Forecast remaining capacity. Combine the current utilization with predict_linear() to project when a resource will be exhausted. The following query predicts how many seconds until a filesystem is full based on the growth rate over the past 6 hours — extremely useful for catching slow disk leaks before they become incidents:

predict_linear(node_filesystem_avail_bytes[6h], 4 * 3600) < 0

A result below zero means the disk is projected to fill within 4 hours. Wire this into an alert with a 30-minute for clause to filter transient spikes.

Combining Patterns: The Golden Signals Dashboard

In production, these three patterns live together in a single "Golden Signals" dashboard with four rows: Traffic (total request rate), Errors (error ratio), Latency (p50/p95/p99 histograms), and Saturation (CPU + memory + disk). Every service should have this dashboard before it goes to production. The queries above are the building blocks; the SLO burn-rate query belongs in the alerting layer (Lesson 6) on top of them.

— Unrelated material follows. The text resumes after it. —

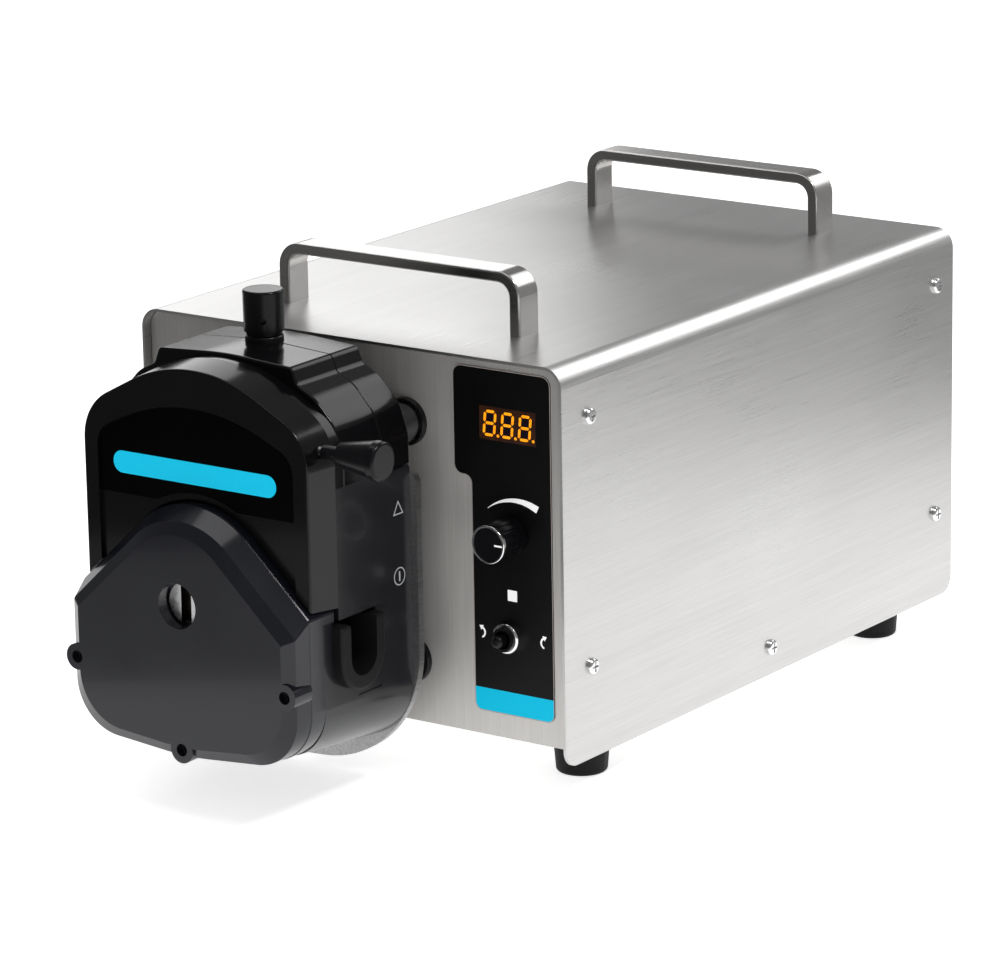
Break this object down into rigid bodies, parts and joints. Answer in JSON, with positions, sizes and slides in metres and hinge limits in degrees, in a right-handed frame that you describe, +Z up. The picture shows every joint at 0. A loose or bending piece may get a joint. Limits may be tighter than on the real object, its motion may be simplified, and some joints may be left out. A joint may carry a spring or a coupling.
{
  "type": "peristaltic pump",
  "caption": "Bench peristaltic pump: a stainless drive case with a roller pump head on its front, an opening tube jaw, a speed knob, a display and carrying handles.",
  "frame": {"origin": "middle of the whole object's footprint, on the surface that the rubber feet stand on", "axes": "+X to the operator's right, +Y from the pump head to the rear panel, +Z up"},
  "size_m": [0.2544, 0.475, 0.242],
  "materials": {
    "case_steel": "brushed",
    "handle_steel": "satin polished",
    "screw_steel": "bright",
    "socket_screw_steel": "bright",
    "rubber": "matte",
    "overlay_film": "fine grain",
    "window_tint": "gloss",
    "display_body": "matte",
    "knob_plastic": "satin",
    "bright_trim": "polished",
    "control_metal": "satin",
    "black_plastic": "satin",
    "rocker_plastic": "gloss",
    "motor_paint": "satin",
    "supply_metal": "satin",
    "circuit_board": "satin",
    "connector_metal": "satin",
    "guard_wire": "bright",
    "post_steel": "polished",
    "plate_alloy": "brushed",
    "head_satin": "satin",
    "cap_satin": "satin",
    "head_gloss": "gloss",
    "label_film": "gloss",
    "shaft_steel": "ground",
    "brass": "machined",
    "pin_steel": "ground"
  },
  "bodies": {
    "root": {"outer_cover": "case_steel", "front_panel": "case_steel", "rear_panel": "case_steel", "base_panel": "case_steel", "cover_screws": "screw_steel", "handles": "handle_steel", "handle_screws": "screw_steel", "rubber_feet": "rubber", "foot_fasteners": "screw_steel", "control_overlay": "overlay_film", "display_window": "window_tint", "display_module": "display_body", "potentiometer": "control_metal", "toggle_body": "black_plastic", "toggle_nut": "bright_trim", "motor_housing": "motor_paint", "motor_rear_cap": "motor_paint", "m5_screws": "socket_screw_steel", "power_supply": "supply_metal", "driver_board": "circuit_board", "power_inlet": "black_plastic", "power_switch_body": "black_plastic", "signal_connector": "connector_metal", "fan_frame": "black_plastic", "fan_guard": "guard_wire", "rear_screws": "screw_steel", "standoff_posts": "post_steel", "post_collars": "black_plastic", "mount_plate": "plate_alloy", "pump_body": "head_satin", "tube_holders": "rubber", "front_cap": "cap_satin", "cap_screws": "socket_screw_steel", "shaft_bearings": "shaft_steel", "lift_nut": "brass"},
    "rotor": {"rotor_shaft": "shaft_steel", "rotor_discs": "shaft_steel", "roller_axles": "shaft_steel", "shaft_coupling": "plate_alloy", "motor_shaft": "shaft_steel"},
    "roller_1": {"roller_1": "shaft_steel"},
    "roller_2": {"roller_2": "shaft_steel"},
    "roller_3": {"roller_3": "shaft_steel"},
    "upper_jaw": {"jaw_block": "head_satin", "upper_front_shell": "head_gloss", "upper_rear_shell": "head_gloss", "arch_cover": "head_gloss", "cover_label": "label_film", "screw_bushing": "black_plastic", "latch_spring": "pin_steel"},
    "lift_screw": {"lift_knob": "knob_plastic", "lead_screw": "pin_steel"},
    "latch": {"latch_knob": "knob_plastic", "latch_pin": "pin_steel"},
    "speed_knob": {"speed_knob": "knob_plastic", "speed_knob_ring": "bright_trim", "potentiometer_shaft": "control_metal"},
    "toggle": {"toggle_lever": "black_plastic"},
    "rocker": {"power_switch_rocker": "rocker_plastic"},
    "fan": {"fan_rotor": "black_plastic"}
  },
  "joints": [
    {"name": "rotor_turn", "type": "hinge", "parent": "root", "child": "rotor", "pos_m": [-0.015, -0.19, 0.1036], "axis": [0, 1, 0], "continuous": true},
    {"name": "roller_1_turn", "type": "hinge", "parent": "rotor", "child": "roller_1", "pos_m": [-0.015, -0.1895, 0.1301], "axis": [0, 1, 0], "continuous": true},
    {"name": "roller_2_turn", "type": "hinge", "parent": "rotor", "child": "roller_2", "pos_m": [-0.03795, -0.1895, 0.09035], "axis": [0, 1, 0], "continuous": true},
    {"name": "roller_3_turn", "type": "hinge", "parent": "rotor", "child": "roller_3", "pos_m": [0.00795, -0.1895, 0.09035], "axis": [0, 1, 0], "continuous": true},
    {"name": "jaw_lift", "type": "slide", "parent": "root", "child": "upper_jaw", "axis": [0, 0, 1], "range_m": [0, 0.018]},
    {"name": "lift_screw_turn", "type": "hinge", "parent": "upper_jaw", "child": "lift_screw", "pos_m": [-0.015, -0.1655, 0.23], "axis": [0, 0, 1], "range_deg": [0, 2160]},
    {"name": "latch_pull", "type": "slide", "parent": "upper_jaw", "child": "latch", "axis": [1, 0, 0], "range_m": [0, 0.005], "stiffness_N_per_m": 800, "springref_m": -0.005, "deforming": ["latch_spring"]},
    {"name": "speed_knob_turn", "type": "hinge", "parent": "root", "child": "speed_knob", "pos_m": [0.0928, -0.125, 0.1257], "axis": [0, 1, 0], "range_deg": [-240, 60]},
    {"name": "toggle_flip", "type": "hinge", "parent": "root", "child": "toggle", "pos_m": [0.0903, -0.1185, 0.075], "axis": [0, 0, 1], "range_deg": [-13, 13]},
    {"name": "rocker_flip", "type": "hinge", "parent": "root", "child": "rocker", "pos_m": [0.082, 0.2315, 0.1], "axis": [1, 0, 0], "range_deg": [0, 16]},
    {"name": "fan_spin", "type": "hinge", "parent": "root", "child": "fan", "pos_m": [-0.062, 0.21, 0.13], "axis": [0, 1, 0], "continuous": true}
  ],
  "couplings": [
    {"joint": "lift_screw_turn", "follows": "jaw_lift", "rad_per_m": 2094.4}
  ]
}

At companies like Google and Spotify, the golden signals dashboard is a prerequisite for launch readiness. Teams cannot pass a production-readiness review without demonstrating that these four panels are populated, thresholds are set, and on-call runbooks reference them. Build this habit early — it is the single highest-leverage observability investment per hour of engineering time.